Ultimately, the overwhelming majority of emission-line sources in the Universe are “galactic sources” - meaning discrete objects located within a particular galaxy (rather than some global property of a galaxy or some source not located in a galaxy). However, the most common of these, HII regions, are so ubiquitous that they are being covered elsewhere in this volume as the “baseline” source of emission lines. In addition, most of the other chapters are devoted to line emission either integrated over entire galaxies (or significant portions thereof) or from active galactic nuclei.
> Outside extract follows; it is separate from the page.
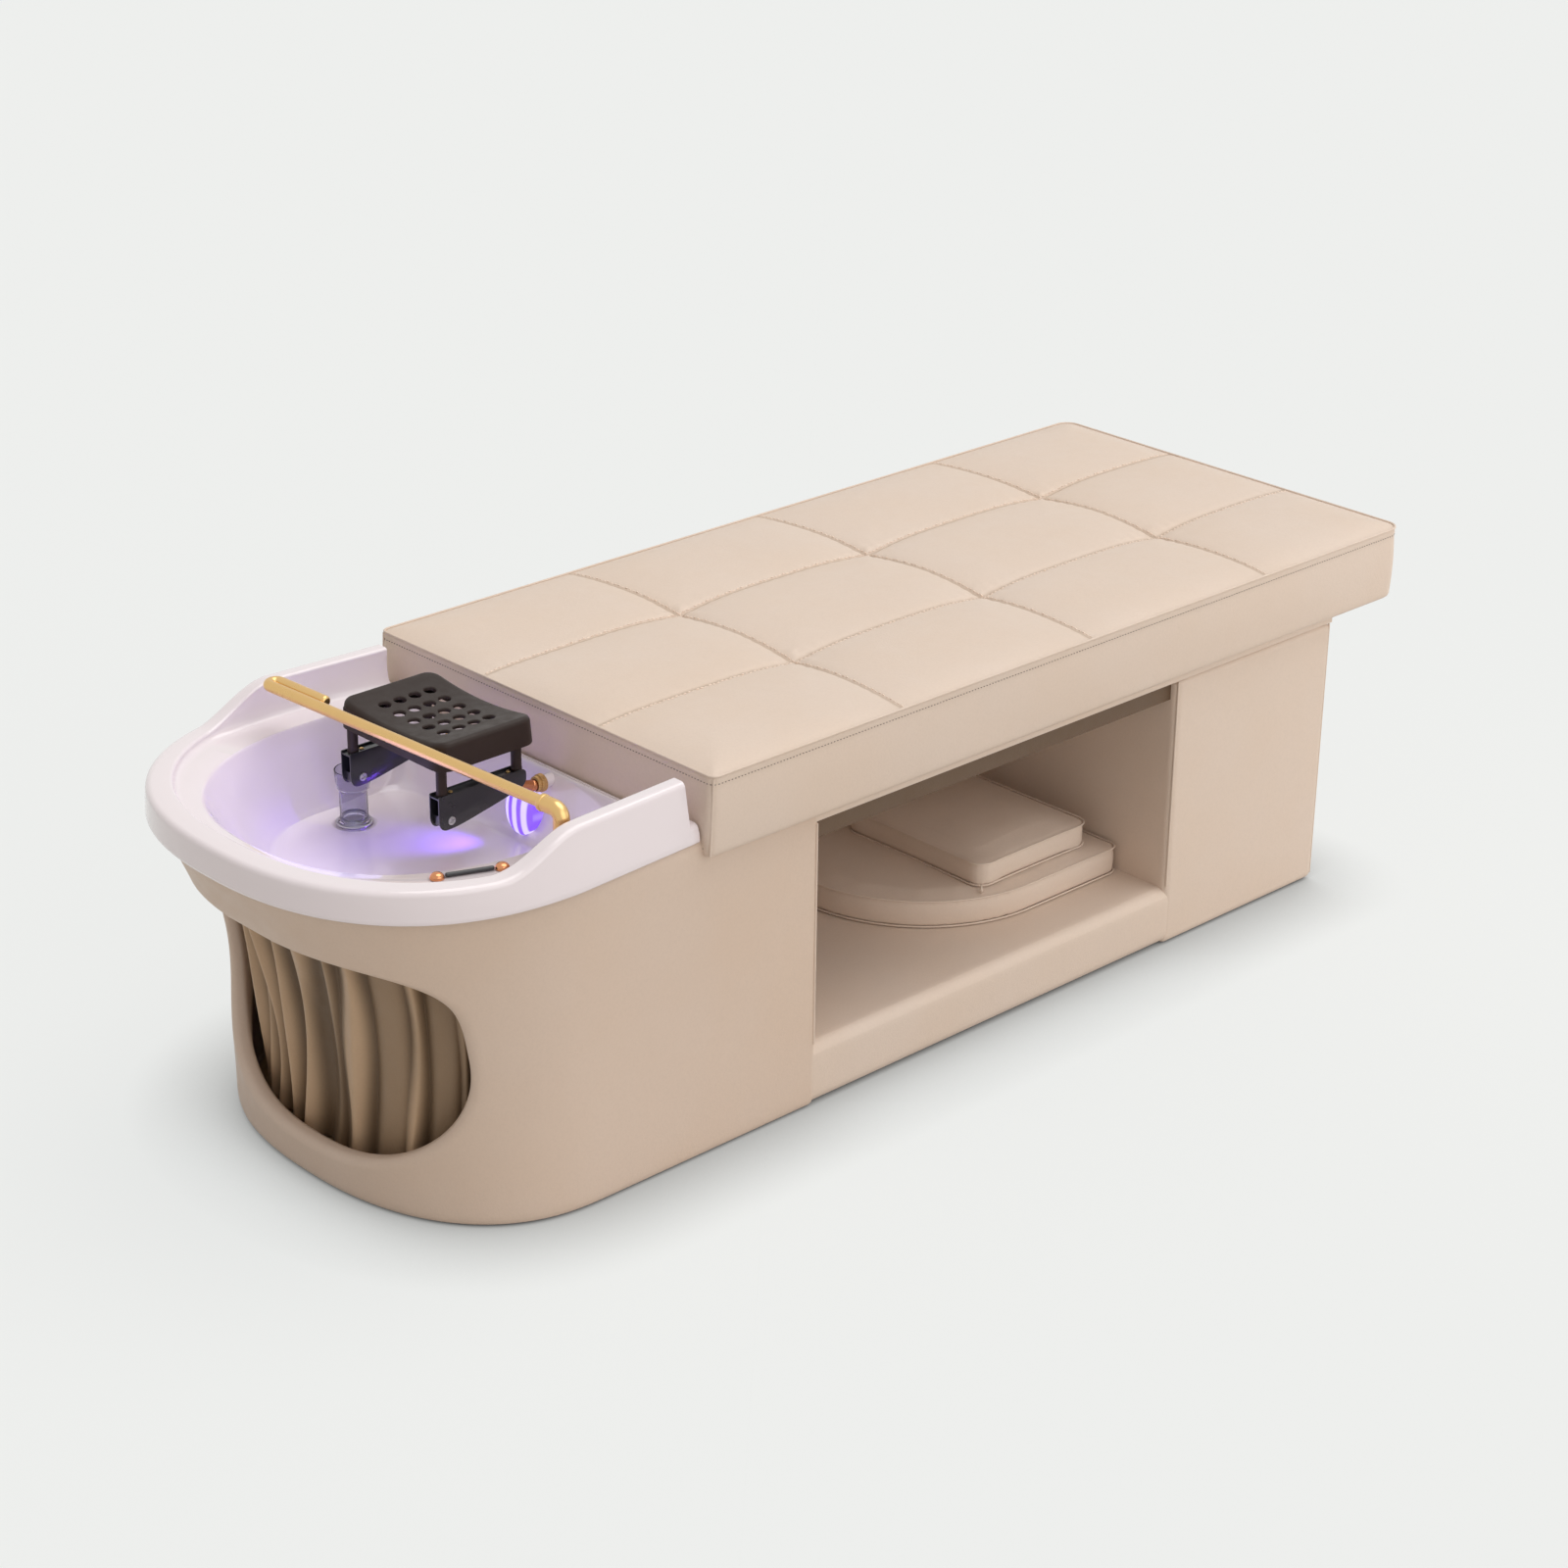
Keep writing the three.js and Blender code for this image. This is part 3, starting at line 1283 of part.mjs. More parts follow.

Given that coverage, I will focus this chapter primarily on “stellar” sources of line emission in the Milky Way other than HII regions - including young stellar objects, massive and/or evolved stars, and stellar remnants (planetary nebulae, supernova remnants, and accreting compact objects in binary systems). I will also put considerable emphasis on emission lines with rest wavelengths in the near-infrared waveband, due to the importance of this waveband for probing the dusty planar regions of the Milky Way where most of these sources are to be found.
In the sections below, I will begin with a review of important diagnostic optical emission lines and a more-detailed overview of key (rest-wavelength) infrared emission lines. I will then move on to “nebular” sources of emission lines (omitting HII regions, but including planetary nebulae and supernova remnants).